In India, where freedom of expression has become a disturbingly polarising topic, art curation based on a strong sense of voice, particularly with a journalistic/critical bent, can be a tightrope walk. However, there have been exhibitions in the recent past, such as the India Pavilion at the Venice Biennale (2019), that can be interpreted as being critical of governance, but in an indirect way. Under the curatorial theme of ‘Our Time for a Future Caring,’ and with Gandhi’s legacy and ideals as its reference point, the exhibition’s modern and contemporary artworks were presented as “an opportunity for a renewed search and investigation into received notions of agency, action, and freedom.”
But exhibitions of such a wide scale and nuanced curatorial approach are few and far between given the series of challenges that do not prioritise the nurturing of art curation in India. These include the lack of opportunities for curators to take up full-time roles at museums or galleries. State support, including budgetary allocation, for the growth and promotion of art and culture has often been found to be increasingly deficient, and where the representation of contemporary art is left in the hands of patrons, philanthropists and art connoisseurs.
In terms of the training programmes to become a curator, India offers many options — from degree courses and diplomas to the more popular programmes at Jawaharlal Nehru University, New Delhi, Maharaja Sayajirao University, Baroda, for example, and the shorter duration programmes offered by Mumbai’s Bhau Daji Lad Museum, and New Delhi-based Khoj International Artists’ Association.
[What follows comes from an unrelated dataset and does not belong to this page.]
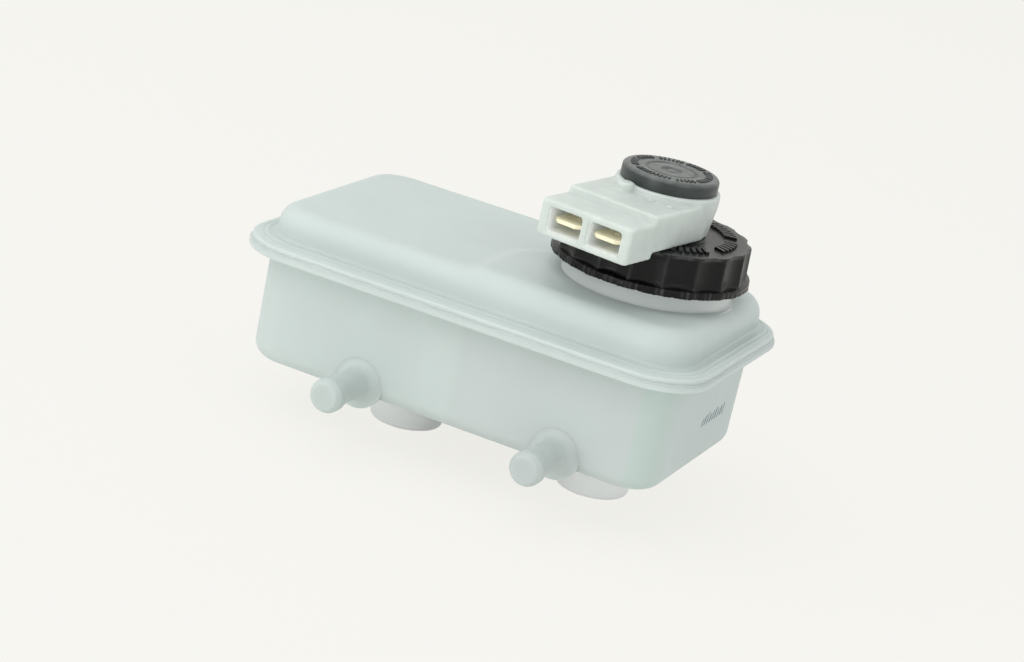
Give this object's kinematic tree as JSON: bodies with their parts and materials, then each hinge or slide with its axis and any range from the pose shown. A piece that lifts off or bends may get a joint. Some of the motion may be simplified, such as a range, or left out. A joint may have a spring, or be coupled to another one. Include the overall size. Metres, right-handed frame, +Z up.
{
  "type": "brake fluid reservoir",
  "caption": "Welded translucent brake fluid tank on push-in spigots, with side hose nipples and a fluted screw cap that clamps a float level switch, blade connector and rubber test button.",
  "frame": {"origin": "centre of the end face of the outlet spigot under the cap, where the part stands", "axes": "+X along the tank towards the cap end, -Y towards the hose nipples and the connector, +Z up out of the filler neck"},
  "size_m": [0.1009, 0.0701, 0.0672],
  "materials": {
    "tank_plastic": "translucent, slightly milky",
    "strainer_plastic": "fine satin",
    "cap_plastic": "black, satin",
    "housing_plastic": "natural, satin",
    "seal_rubber": "matt black",
    "cover_rubber": "matt grey",
    "blade_brass": "bright, slightly dull",
    "contact_metal": "bright",
    "rod_steel": "drawn",
    "float_foam": "closed foam skin"
  },
  "bodies": {
    "tank": {"lower_tank": "tank_plastic", "upper_tank": "tank_plastic", "filler_strainer": "strainer_plastic"},
    "switch_unit": {"switch_housing": "housing_plastic", "switch_base": "housing_plastic", "cap_seal": "seal_rubber", "terminal_left": "blade_brass", "terminal_right": "blade_brass", "rivet_left": "contact_metal", "rivet_right": "contact_metal", "drum_lid": "housing_plastic", "rubber_cover": "cover_rubber"},
    "cap": {"screw_cap": "cap_plastic"},
    "float_unit": {"float_rod": "rod_steel", "float": "float_foam", "float_clip_upper": "rod_steel", "float_clip_lower": "rod_steel", "contact_bridge": "contact_metal", "bridge_clip": "rod_steel"},
    "test_button": {"test_plunger": "housing_plastic"}
  },
  "joints": [
    {"name": "cap_lift", "type": "slide", "parent": "tank", "child": "switch_unit", "axis": [0, 0, 1], "range_m": [0, 0.0045]},
    {"name": "cap_turn", "type": "hinge", "parent": "switch_unit", "child": "cap", "pos_m": [0, 0.0043, 0.0511], "axis": [0, 0, 1], "range_deg": [0, 540]},
    {"name": "float_rise", "type": "slide", "parent": "switch_unit", "child": "float_unit", "axis": [0, 0, 1], "range_m": [0, 0.0027]},
    {"name": "test_press", "type": "slide", "parent": "switch_unit", "child": "test_button", "axis": [0, 0, -1], "range_m": [0, 0.00095], "stiffness_N_per_m": 300, "deforming": ["rubber_cover"]}
  ],
  "couplings": [
    {"joint": "cap_turn", "follows": "cap_lift", "rad_per_m": 2094.4}
  ]
}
However, there is a need for the art market to create avenues for college-level learnings to be translated into professional experience that can be the basis of a substantial career path as a curator. Because the stakes of raising one’s voice are much higher now, the curator’s role is paramount, and who is able to call out what is ignored, misread, or erased in our histories and contemporary narratives (as seen in a recent topical exhibition, ‘Erasure,’ at Vadehra Art Gallery, New Delhi).
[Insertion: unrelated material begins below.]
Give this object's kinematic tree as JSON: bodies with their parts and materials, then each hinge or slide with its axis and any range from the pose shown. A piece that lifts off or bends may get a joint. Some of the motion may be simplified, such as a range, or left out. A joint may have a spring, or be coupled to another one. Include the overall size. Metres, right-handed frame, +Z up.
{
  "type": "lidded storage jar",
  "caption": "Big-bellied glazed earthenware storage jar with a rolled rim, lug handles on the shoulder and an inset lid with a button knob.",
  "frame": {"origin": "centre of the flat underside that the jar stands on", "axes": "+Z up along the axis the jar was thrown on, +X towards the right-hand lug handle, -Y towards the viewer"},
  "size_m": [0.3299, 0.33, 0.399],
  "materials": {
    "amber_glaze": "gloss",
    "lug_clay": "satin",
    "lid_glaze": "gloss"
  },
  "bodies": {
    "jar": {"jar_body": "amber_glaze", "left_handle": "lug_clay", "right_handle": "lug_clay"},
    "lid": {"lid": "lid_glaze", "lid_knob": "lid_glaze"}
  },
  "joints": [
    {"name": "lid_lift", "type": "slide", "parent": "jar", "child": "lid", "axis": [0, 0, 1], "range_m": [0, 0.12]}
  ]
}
Having said that, one refreshing aspect of art curation has been conversations involving curators through platforms such as the Experimenter Curators’ Hub, which had its 10th edition last year, and the second edition of the Asian Curatorial Forum, a collaboration between the New Delhi-based Prameya Art Foundation (founded by Shrine Empire gallery) and the National Culture and Arts Foundation, Taiwan. Such models, whereby commercial galleries look beyond their original mandate to create independent spaces for dialogue and critique on/for the arts, are redeeming as we witness the perpetuation of a monolithic polity.